STEEP Analysis: Society, Technology, Environment, Economics, and Politics. What are all the things going on in your buyer's world across those dimensions?

One of Ken Rutsky's favorite short stories: What We Talk About When We Talk About Love

Communicate Without Technology Bias

Technological founders often live and breathe the products they're bringing to the market. It's great if you love to talk about your product, but you must provide context to the potential buyer. 

"I don't care about cool. I care about value." - Ken Rutsky

If you have value in your product, then chances are you want to exchange two things:

1. Time and Attention

2. Money

Why makes time and attention more difficult to achieve than money? Getting the attention isn't going to happen because you only talk about your technology. Great technology isn't enough to stand out. Providing value is critical.

The Power of the Story

Providing Return on Investment (ROI) is now table stakes. The ROI won't get you into the deal. What will is your Return on Strategy (ROS). Technology is about transformation. Think: "What problems aren't I solving?"

You must first address your buyer's pain points. Only then can you introduce your technology.

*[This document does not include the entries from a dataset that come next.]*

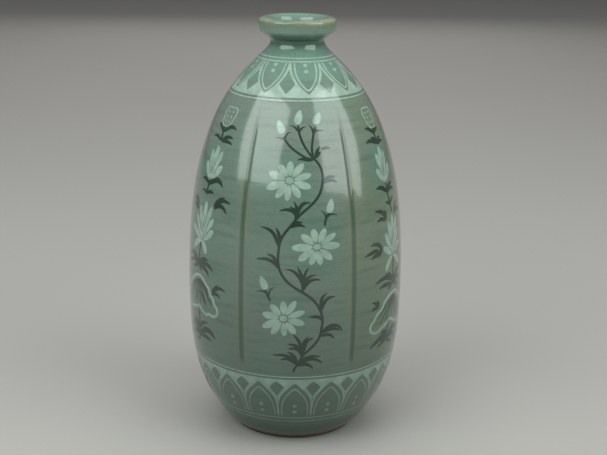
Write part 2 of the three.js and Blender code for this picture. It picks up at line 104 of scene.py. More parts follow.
# how much the radius grows in a millimetre of height
def outlineSlope(height):
    return outlineRadius(height + 0.5) - outlineRadius(height - 0.5)


def smoothStep(value, low, high):
    share = np.clip((value - low) / (high - low), 0, 1)
    return share * share * (3 - 2 * share)


# radius of the lobed wall
def wallRadius(angle, height):
    low, high = wall["grooveSpan"]
    fadeLow, fadeHigh = wall["grooveFade"]
    strength = smoothStep(height, low, low + fadeLow) * (1 - smoothStep(height, high - fadeHigh, high))
    lobe = 360 / wall["lobes"]
    fromLobe = (angle - wall["lobeTurn"] + lobe / 2) % lobe - lobe / 2
    swell = wall["lobeSwell"] * np.cos(np.radians(fromLobe / lobe * 180)) ** 2
    fromGroove = (lobe / 2 - np.abs(fromLobe)) / wall["grooveHalfAngle"]
    groove = wall["grooveDepth"] * np.exp(-fromGroove ** 2)
    return outlineRadius(height) + (swell - groove) * strength


# points on the wall, lifted off it along its normal, in metres
def wallPoints(angle, height, lift):
    slope = outlineSlope(height)
    out = lift / np.sqrt(1 + slope ** 2)
    radius = wallRadius(angle, height) + out
    turn = np.radians(angle)
    return np.stack([radius * np.sin(turn), -radius * np.cos(turn), height - out * slope], axis=-1) * mm


# drawings are flat and in millimetres: x round the wall from the panel's middle, y along the wall upwards
def place(angle, height):
    along = np.interp(height, outline[:, 0], meridian)
    return np.array([math.radians(angle) * outlineRadius(height), along])


def unplace(x, y):
    height = np.interp(y, meridian, outline[:, 0])
    return np.degrees(x / outlineRadius(height)), height


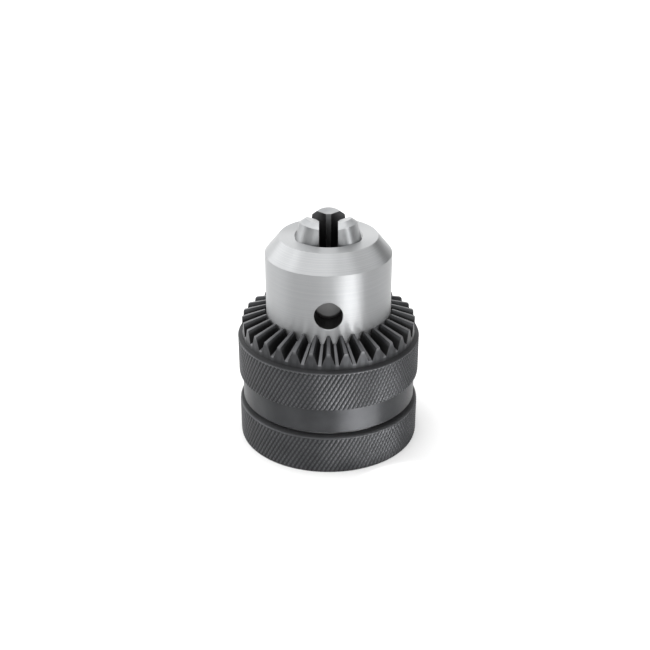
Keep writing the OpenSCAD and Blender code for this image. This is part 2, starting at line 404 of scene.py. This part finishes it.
# The ends of the key holes: how far from the axis, and where their bright middles fade.
HOLE_END_R = 8.9 * MM
HOLE_END_MIDDLE = 2.5 * MM
HOLE_END_EDGE = 2.9 * MM
HOLE_END_COLOUR = (0.20, 0.20, 0.20)
# How far below the nose's outside the dark walls of the bores begin, and their colour.
NOSE_INSIDE = (0.25 * MM, (0.030, 0.029, 0.028))
BUMP_HEIGHT = 0.02 * MM


class Nodes:
    """A short way to write a node material."""

    def __init__(self, name):
        self.material = bpy.data.materials.new(name)
        self.material.use_nodes = True
        self.tree = self.material.node_tree
        self.shader = self.tree.nodes["Principled BSDF"]

    def add(self, kind, inputs=None, **settings):
        node = self.tree.nodes.new(kind)
        for key, value in settings.items():
            setattr(node, key, value)
        for key, value in (inputs or {}).items():
            if isinstance(value, bpy.types.NodeSocket):
                self.tree.links.new(value, node.inputs[key])
            else:
                node.inputs[key].default_value = value
        return node

    def math(self, operation, a, b=0.0):
        return self.add("ShaderNodeMath", {0: a, 1: b}, operation=operation).outputs[0]

    def ramp(self, value, low, high, to_low=0.0, to_high=1.0):
        inputs = {"Value": value, "From Min": low, "From Max": high,
                  "To Min": to_low, "To Max": to_high}
        return self.add("ShaderNodeMapRange", inputs).outputs["Result"]

    def mix(self, share, a, b):
        node = self.add("ShaderNodeMix", {"Factor": share}, data_type="RGBA")
        for socket, value in ((node.inputs[6], a), (node.inputs[7], b)):
            if isinstance(value, bpy.types.NodeSocket):
                self.tree.links.new(value, socket)
            else:
                socket.default_value = (*value, 1)
        return node.outputs[2]

    def noise(self, vector, scale, detail=3.0):
        inputs = {"Vector": vector, "Scale": scale, "Detail": detail}
        return self.add("ShaderNodeTexNoise", inputs).outputs["Fac"]

    def put(self, **values):
        for key, value in values.items():
            socket = self.shader.inputs[key.replace("_", " ")]
            if isinstance(value, bpy.types.NodeSocket):
                self.tree.links.new(value, socket)
            else:
                socket.default_value = value

    def bump(self, height, strength):
        inputs = {"Height": height, "Strength": strength, "Distance": BUMP_HEIGHT}
        node = self.add("ShaderNodeBump", inputs)
        self.put(Normal=node.outputs["Normal"])


def object_space(m):
    return m.add("ShaderNodeTexCoord").outputs["Object"]


def lathe_space(m):
    """Object coordinates as (radius, height, 0), so that a pattern runs round the part."""
    x, y, z = m.add("ShaderNodeSeparateXYZ", {"Vector": object_space(m)}).outputs
    r = m.math("SQRT", m.math("ADD", m.math("MULTIPLY", x, x), m.math("MULTIPLY", y, y)))
    return m.add("ShaderNodeCombineXYZ", {"X": r, "Y": z}).outputs[0]


def key_hole_end(m, r, z):
    """1 on the drilled ends of the three key holes, fading before their edges."""
    x, y, _ = m.add("ShaderNodeSeparateXYZ", {"Vector": object_space(m)}).outputs
    turned = m.math("MULTIPLY", m.math("ARCTAN2", y, x), KEY_HOLES)
    across = m.math("MULTIPLY", m.math("MULTIPLY", m.math("COSINE", turned), r), 1 / KEY_HOLES)
    up = m.math("SUBTRACT", z, APEX_Z)
    away = m.math("ADD", m.math("MULTIPLY", across, across), m.math("MULTIPLY", up, up))
    disc = m.ramp(m.math("SQRT", away), HOLE_END_EDGE, HOLE_END_MIDDLE)
    depth = m.math("ABSOLUTE", m.math("SUBTRACT", r, HOLE_END_R))
    return m.math("MULTIPLY", disc, m.ramp(depth, 0.5 * MM, 0.4 * MM))


def turned_steel(name, light, dark, roughness, inside=None):
    """Satin steel with fine tool marks that run round the axis.
    Inside is (wall, colour): surfaces that far below the nose's outside are the unpolished,
    oily walls of the bores, and have that colour."""
    m = Nodes(name)
    lathe = lathe_space(m)
    marks = m.noise(lathe, 5200, 4)
    cloud = m.noise(object_space(m), 90, 3)
    colour = m.mix(m.ramp(marks, 0.3, 0.7), dark, light)
    if inside:
        wall, bore_colour = inside
        r, z, _ = m.add("ShaderNodeSeparateXYZ", {"Vector": lathe}).outputs
        cone = m.ramp(z, FACE_Z, CHAMFER_Z, FACE_R, NOSE_R)
        depth = m.math("SUBTRACT", cone, r)
        within = m.math("MULTIPLY", m.ramp(depth, wall, wall + 0.1 * MM),
                        m.ramp(z, FACE_Z - 0.3 * MM, FACE_Z - 0.6 * MM))
        within = m.math("MULTIPLY", within, m.ramp(z, 0.3 * MM, 0.8 * MM))
        colour = m.mix(within, colour, bore_colour)
        colour = m.mix(key_hole_end(m, r, z), colour, HOLE_END_COLOUR)
    m.put(Base_Color=colour)
    rough = m.math("ADD", m.ramp(marks, 0.3, 0.7, -0.04, 0.04),
                   m.ramp(cloud, 0.3, 0.7, -0.03, 0.03))
    m.put(Roughness=m.math("ADD", rough, roughness), Metallic=1.0)
    m.put(Anisotropic=0.85, Anisotropic_Rotation=0.25)
    m.bump(marks, 0.08)
    return m.material


def ground_steel(name, light, dark, roughness, grip):
    """Hardened jaw steel, ground in fine lines along the jaw, with dark gripping flanks.
    The flanks are the upright surfaces that look towards the axis; the narrow gripping land
    between two flanks is polished and lighter."""
    m = Nodes(name)
    coordinates = m.add("ShaderNodeTexCoord")
    space, normal = coordinates.outputs["Object"], coordinates.outputs["Normal"]
    stretched = m.add("ShaderNodeMapping", {"Vector": space, "Scale": (1, 1, 0.06)})
    lines = m.noise(stretched.outputs[0], 4200, 3)
    cloud = m.noise(space, 260, 3)
    px, py, _ = m.add("ShaderNodeSeparateXYZ", {"Vector": space}).outputs
    nx, ny, nz = m.add("ShaderNodeSeparateXYZ", {"Vector": normal}).outputs
    outward = m.math("ADD", m.math("MULTIPLY", px, nx), m.math("MULTIPLY", py, ny))
    upright = m.ramp(m.math("ABSOLUTE", nz), 0.12, 0.06)
    flank = m.math("MULTIPLY", m.ramp(outward, -0.2 * MM, -0.6 * MM), upright)
    colour = m.mix(m.ramp(cloud, 0.35, 0.65), dark, light)
    turned = m.math("MULTIPLY", m.math("ARCTAN2", ny, nx), JAWS)
    land = m.ramp(m.math("SINE", turned), 0.4, 0.8)
    flank = m.math("MULTIPLY", flank, m.ramp(land, 0, 1, 1, 0.35))
    m.put(Base_Color=m.mix(flank, colour, grip), Metallic=1.0)
    m.put(Roughness=m.math("ADD", m.ramp(lines, 0.3, 0.7, -0.06, 0.06), roughness))
    m.bump(lines, 0.2)
    return m.material


def black_oxide(name):
    """Blackened steel, semi-gloss, a little lighter where hands and keys rub it."""
    m = Nodes(name)
    space = object_space(m)
    cloud = m.noise(space, 150, 4)
    grain = m.noise(space, 3800, 3)
    colour = m.mix(m.ramp(cloud, 0.3, 0.7), (0.031, 0.032, 0.034), (0.047, 0.048, 0.051))
    rough = m.math("ADD", m.ramp(grain, 0.3, 0.7, -0.05, 0.05), 0.42)
    wear = m.add("ShaderNodeAttribute", attribute_name="wear").outputs["Fac"]
    deep = m.ramp(wear, 0.1, PLAIN_WEAR, 0.95, 0.0)
    colour = m.mix(deep, colour, (0.006, 0.006, 0.006))
    rough = m.math("ADD", rough, m.math("MULTIPLY", deep, 0.4))
    rubbed = m.math("MULTIPLY", m.ramp(wear, 0.75, 1.0), m.ramp(cloud, 0.25, 0.75, 0.35, 0.85))
    colour = m.mix(rubbed, colour, (0.25, 0.25, 0.26))
    m.put(Base_Color=colour, Metallic=0.75, Anisotropic=0.8, Anisotropic_Rotation=0.25)
    m.put(Roughness=rough)
    m.bump(grain, 0.15)
    return m.material


def satin_brass(name):
    """Rolled brass with a fine grain."""
    m = Nodes(name)
    grain = m.noise(object_space(m), 2500, 3)
    m.put(Base_Color=m.mix(grain, (0.55, 0.38, 0.14), (0.72, 0.52, 0.22)), Metallic=1.0)
    m.put(Roughness=m.ramp(grain, 0.3, 0.7, 0.3, 0.42))
    m.bump(grain, 0.1)
    return m.material


def dress(obj, material):
    obj.data.materials.clear()
    obj.data.materials.append(material)


steel = turned_steel("turned_steel", (0.33, 0.335, 0.34), (0.28, 0.285, 0.29), 0.40, NOSE_INSIDE)
jaw_steel = ground_steel("jaw_steel", (0.31, 0.315, 0.32), (0.24, 0.245, 0.25), 0.34,
                         grip=(0.08, 0.08, 0.082))
bearing_steel = turned_steel("bearing_steel", (0.70, 0.71, 0.73), (0.62, 0.63, 0.65), 0.18)
nut_steel = turned_steel("nut_steel", (0.34, 0.32, 0.30), (0.24, 0.23, 0.22), 0.42)
black = black_oxide("black_oxide")
brass = satin_brass("cage_brass")

SLOT_MATERIAL = {
    "bright_steel": steel, "jaw_steel": jaw_steel, "bearing_steel": bearing_steel,
    "nut_steel": nut_steel, "black_oxide": black, "cage_brass": brass,
}
for row in frame["record"]["subparts"]:
    dress(frame["nodes"][row["node"]], SLOT_MATERIAL[row["material_slot"]])

sleeve = toothed_sleeve()
dress(sleeve, black)
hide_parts("toothed_sleeve")
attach(sleeve, "sleeve")

ring = rear_ring()
dress(ring, black)
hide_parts("rear_ring")
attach(ring, "chuck_body")

thread = spindle_thread()
dress(thread, steel)
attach(thread, "chuck_body")


# ---------------------------------------------------------------- floor, light and camera
# Azimuths on the stage are degrees round the chuck: 0 is the camera's side, + to its right.
FLOOR_REACH = 3.0
FLOOR_GAP = 0.02 * MM
AMBIENT = 0.22
# Soft panels of the studio: azimuth, elevation, where the edge starts and ends, radiance.
PANELS = [
    (-31, 64, 38, 46, 2.25),
    (-105, 22, 18, 40, 2.4),
    (98, 46, 22, 38, 1.45),
    (42, 7, 7, 15, 5.0),
    (0, 8, 6, 20, 1.8),
    (-168, 30, 26, 48, 1.75),
]
# Bright patches on the table, which the upright surfaces mirror: azimuth, how far out,
# half the width, power of the lamp.
PATCHES = [
    (31, 47 * MM, 16 * MM, 210),
    (50, 64 * MM, 14 * MM, 70),
    (42, 94 * MM, 32 * MM, 33),
]
LAMP_ELEVATION = 62
LAMP_DISTANCE = 0.6
# How much wider a lamp's beam is than its patch, because its soft edge looks narrower.
BEAM_MARGIN = 1.35
SENSOR_W = 36
LENS = 57.78
CAMERA_SHIFT = -0.0054
CAMERA_DOWN = 26.01
CAMERA_PLACE = (0, -222.7 * MM, 136.0 * MM)


def floor():
    """A plain pale floor just under the chuck."""
    z = cad_box[0].z - FLOOR_GAP
    corners = [(-FLOOR_REACH, -FLOOR_REACH, z), (FLOOR_REACH, -FLOOR_REACH, z),
               (FLOOR_REACH, FLOOR_REACH, z), (-FLOOR_REACH, FLOOR_REACH, z)]
    mesh = bpy.data.meshes.new("floor")
    mesh.from_pydata(corners, [], [(0, 1, 2, 3)])
    obj = link_object("floor", mesh)
    m = Nodes("floor")
    tint = m.noise(object_space(m), 3, 2)
    m.put(Base_Color=m.mix(tint, (0.70, 0.70, 0.70), (0.72, 0.72, 0.72)), Roughness=0.9)
    dress(obj, m.material)


def direction(azimuth, elevation):
    """A unit vector from the chuck."""
    a, e = math.radians(azimuth), math.radians(elevation)
    return Vector((math.sin(a) * math.cos(e), -math.cos(a) * math.cos(e), math.sin(e)))


def table_spot(name, azimuth, out, half_width, power):
    """A lamp high on the right that lights a round patch of the table and misses the chuck."""
    patch = direction(azimuth, 0) * out
    away = direction(azimuth, LAMP_ELEVATION)
    lamp = bpy.data.lights.new(name, "SPOT")
    lamp.energy = power
    lamp.shadow_soft_size = 0.0
    lamp.spot_size = 2 * math.atan(BEAM_MARGIN * half_width / LAMP_DISTANCE)
    lamp.spot_blend = 1.0
    obj = link_object(name, lamp)
    obj.location = patch + away * LAMP_DISTANCE
    obj.rotation_mode = "QUATERNION"
    obj.rotation_quaternion = away.to_track_quat("Z", "Y")


def world(ambient, panels):
    """A white studio: an even ambient light, and wide soft panels far away."""
    studio = bpy.data.worlds.new("studio")
    studio.use_nodes = True
    tree = studio.node_tree
    look = tree.nodes.new("ShaderNodeTexCoord").outputs["Generated"]
    total = None
    for azimuth, elevation, inner, outer, radiance in panels:
        dot = tree.nodes.new("ShaderNodeVectorMath")
        dot.operation = "DOT_PRODUCT"
        tree.links.new(look, dot.inputs[0])
        dot.inputs[1].default_value = direction(azimuth, elevation)
        edge = tree.nodes.new("ShaderNodeMapRange")
        edge.interpolation_type = "SMOOTHSTEP"
        tree.links.new(dot.outputs["Value"], edge.inputs["Value"])
        edge.inputs["From Min"].default_value = math.cos(math.radians(outer))
        edge.inputs["From Max"].default_value = math.cos(math.radians(inner))
        edge.inputs["To Max"].default_value = radiance
        add = tree.nodes.new("ShaderNodeMath")
        add.inputs[0].default_value = ambient
        if total is not None:
            tree.links.new(total, add.inputs[0])
        tree.links.new(edge.outputs["Result"], add.inputs[1])
        total = add.outputs[0]
    # What the camera sees directly is plain white.
    backdrop = tree.nodes.new("ShaderNodeMix")
    tree.links.new(tree.nodes.new("ShaderNodeLightPath").outputs["Is Camera Ray"],
                   backdrop.inputs["Factor"])
    tree.links.new(total, backdrop.inputs["A"])
    backdrop.inputs["B"].default_value = 1.0
    tree.links.new(backdrop.outputs["Result"], tree.nodes["Background"].inputs["Strength"])
    tree.nodes["Background"].inputs["Color"].default_value = (1, 1, 1, 1)
    bpy.context.scene.world = studio


def camera():
    """Looks down at the chuck from the front."""
    data = bpy.data.cameras.new("camera")
    data.sensor_width = SENSOR_W
    data.lens = LENS
    data.shift_x = CAMERA_SHIFT
    obj = link_object("camera", data)
    obj.location = CAMERA_PLACE
    obj.rotation_euler = (math.radians(90 - CAMERA_DOWN), 0, 0)
    bpy.context.scene.camera = obj


floor()
world(AMBIENT, PANELS)
for number, patch in enumerate(PATCHES):
    table_spot("table_spot_%d" % number, *patch)
bpy.context.scene.view_settings.view_transform = "Standard"
camera()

The story you provide your buyer should consist of four chapters:

  1. Chapter One: Today's reality.
  2. Chapter Two: Identifying the pain gap.
  3. Chapter Three: Introducing a new approach, new mindset, and new technology.
  4. Chapter Four: The transformation.

If you want to test the strength of your story, try removing Chapters Two and Three. Focus on the From-To. Is it still meaningful, or is it now generic.

Chapter Three: Leading Your Buyer to the Epiphany Moment

"The epiphany must belong to the customer. We cannot steal that epiphany. We can't force it. The buyer must be the hero." - Mark Whitlock

Driving the customer's epiphany is twofold:

  1. Identify the mindset, and frame your approach.
  2. Push the innovation into a what, as opposed to a why. What makes your approach different, and how will your technology solve their unique problems?

 

Choose Your Conversations Wisely

Who is making the buying decision? That's the person you want to tell your story to.

You may be thinking "But, the technical buyer doesn't care about the business transformation." Actually...

"When the technical buyer falls in love with your tech, they have to consult the person who cares about the business transformation. They better know that story, or else they'll never make the sale for you." - Ken Rutsky

Ken Rutsky's Biggest Piece of Advice For CMOs

Successful marketing starts and ends with narrative and story. If you do that well, you already have 80% of the work done. 

"Don't tell your story, tell your customer's story. Create context for your value." - Ken Rutsky

If the person you've been engaging with can't repeat your story within the organization, you're not telling it right. Your story must be memorable.

B2B Marketing: What Has Changed?

The story has gotten lost on a lot of marketers. The idea of growth hacking has exploded, the idea that you can test your way to success. Well, your test is only as good as your hypothesis, and you can't test your way to a hypothesis. You have to think your way to it. That's where your story comes in.

CMOs are disappearing. The role is being split between a revenue focus and a corporate focus, and all of a sudden, no one is thinking holistically.